Lord Trotman's vision ultimately faltered because of poor execution and Stalinesque over-centralisation. Today even Toyota, the industry's star producer, recognises the same dangers as it conquers the world's car markets: it is desperately training foreign managers and supervisors in Japan, and transferring engineering work to Detroit and design to California or the south of France, to avoid being too centralised and too Japanese.

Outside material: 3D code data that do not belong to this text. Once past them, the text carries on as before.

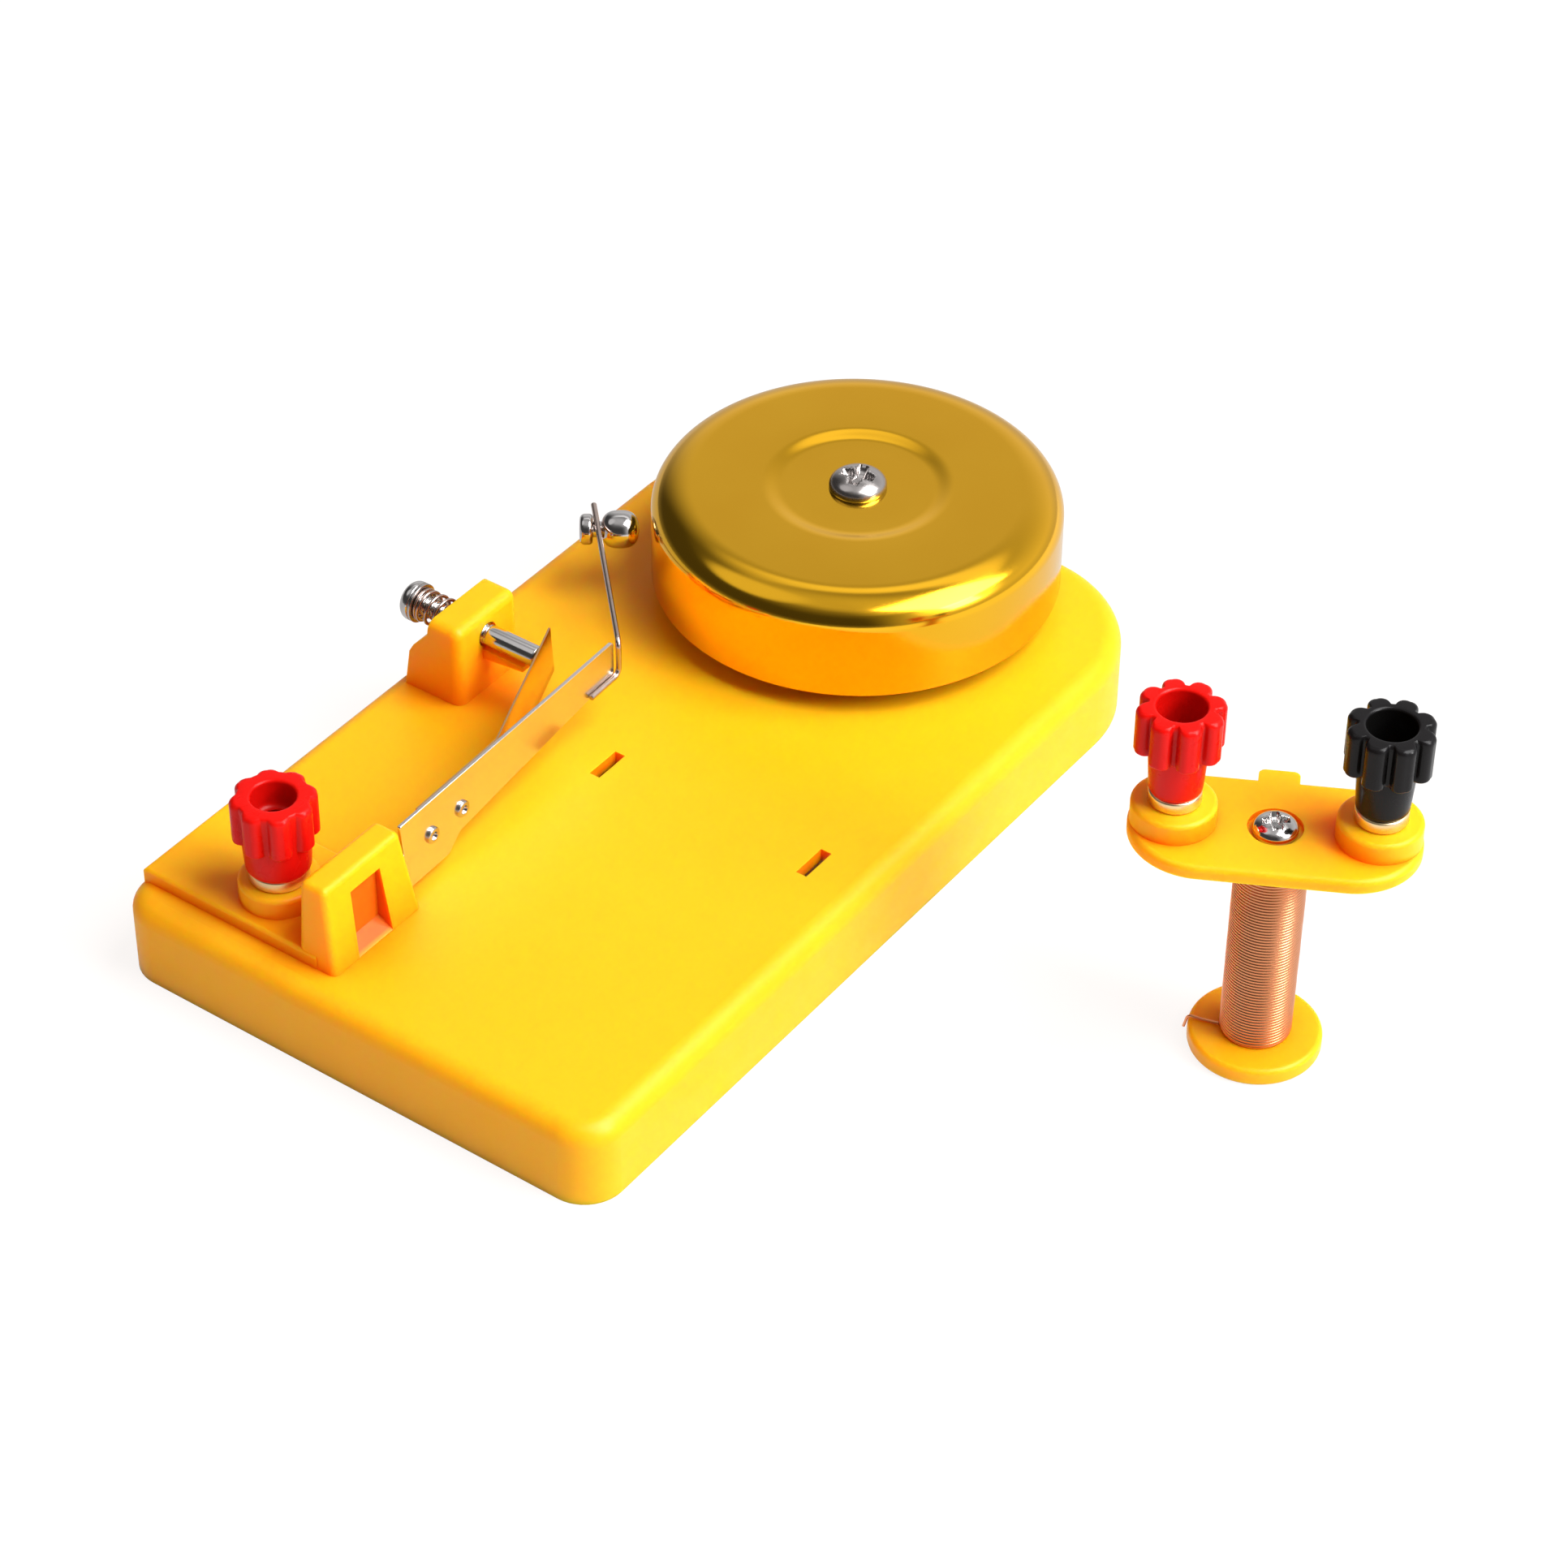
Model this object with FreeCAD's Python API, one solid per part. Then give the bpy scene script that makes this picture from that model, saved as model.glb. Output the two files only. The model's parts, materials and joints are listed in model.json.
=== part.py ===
import FreeCAD, Part
import math
import os

from FreeCAD import Placement, Rotation, Vector

# Electric bell demonstrator: a moulded base with a gong, an interrupter (spring armature with
# hammer, and a contact screw in a tower) and an electromagnet that lifts off and plugs into two
# slots of the base.  Millimetres, +Z up.  The origin is the centre of the base's footprint, on
# the surface it stands on; +X runs towards the gong and +Y towards the contact screw.

# ---- base moulding -----------------------------------------------------------------------------
BASE_LENGTH = 132.6
BASE_WIDTH = 77.4
BASE_HEIGHT = 12.1
BASE_WALL = 2.0
POST_END_CORNER_RADIUS = 5.6
GONG_END_CORNER_RADIUS = 19.6
TOP_EDGE_RADIUS = 2.7
RIB_THICKNESS = 1.5
RIB_END_GAP = 8.5

# ---- strip holder (the block that carries the armature's root) ---------------------------------
HOLDER_X = -61.6
HOLDER_Y = 5.4
HOLDER_LENGTH = 17.1
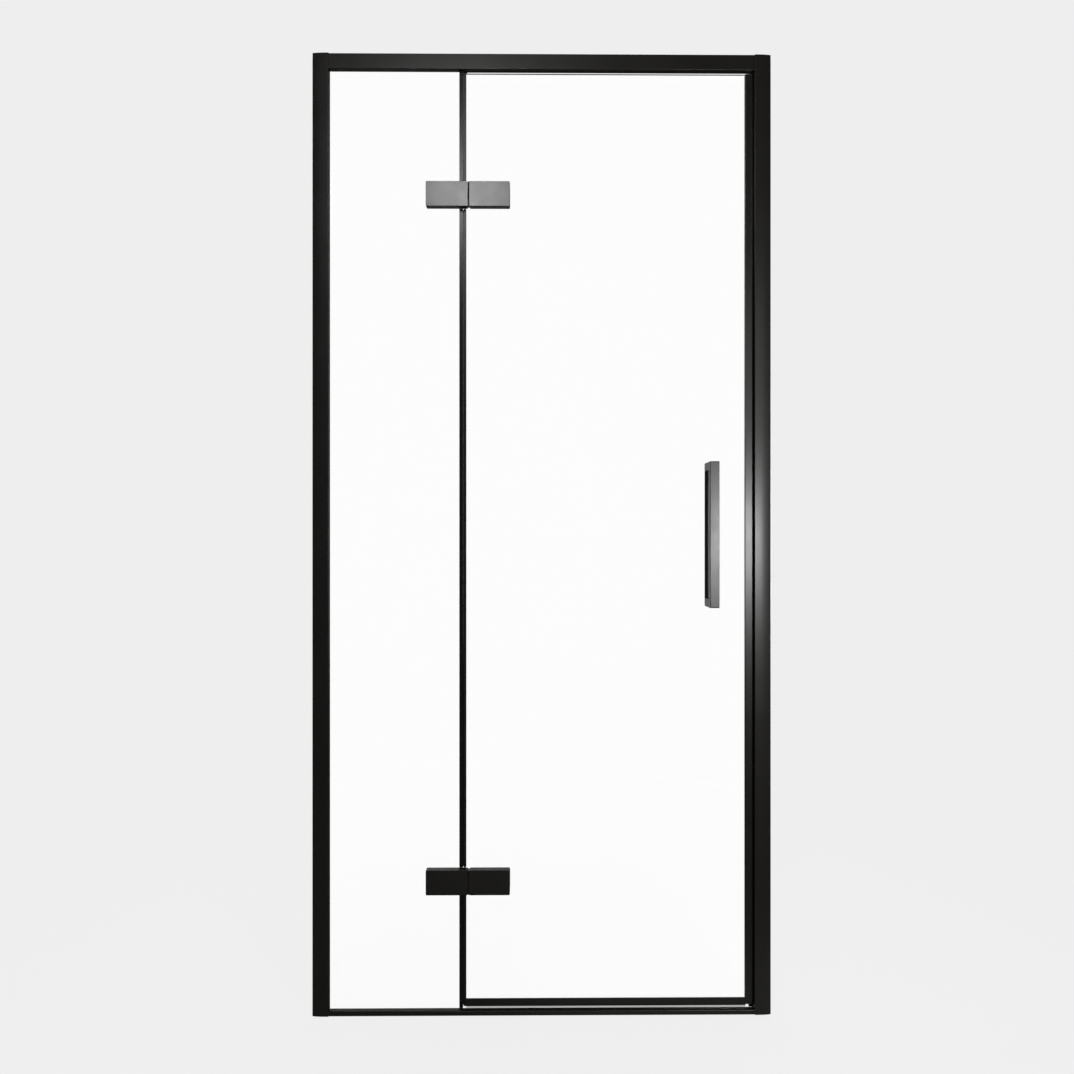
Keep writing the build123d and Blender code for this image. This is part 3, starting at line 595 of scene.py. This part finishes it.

Lord Trotman's other mis-step may have been his choice of successor as chief executive: Mr Nasser was a brilliant manager with ideas well ahead of his time; but he tried to do too much too quickly, and alienated managers, dealers, suppliers and ultimately the Ford family, which holds about 40% of the company's voting shares. Chairman Bill Ford fired him in October 2001. Lord Trotman had managed the family by paying them high dividends. Unfortunately this siphoned off to the Fords and other shareholders money that would have been better spent developing models to take on Toyota. But that did not stop the Fords easing Lord Trotman out of the chairmanship a year early in 1998 and putting in Bill Ford to work with Mr Nasser. Lord Trotman thought it was a grave mistake to have the family back in charge. Nothing that has happened since suggests he got that judgment wrong.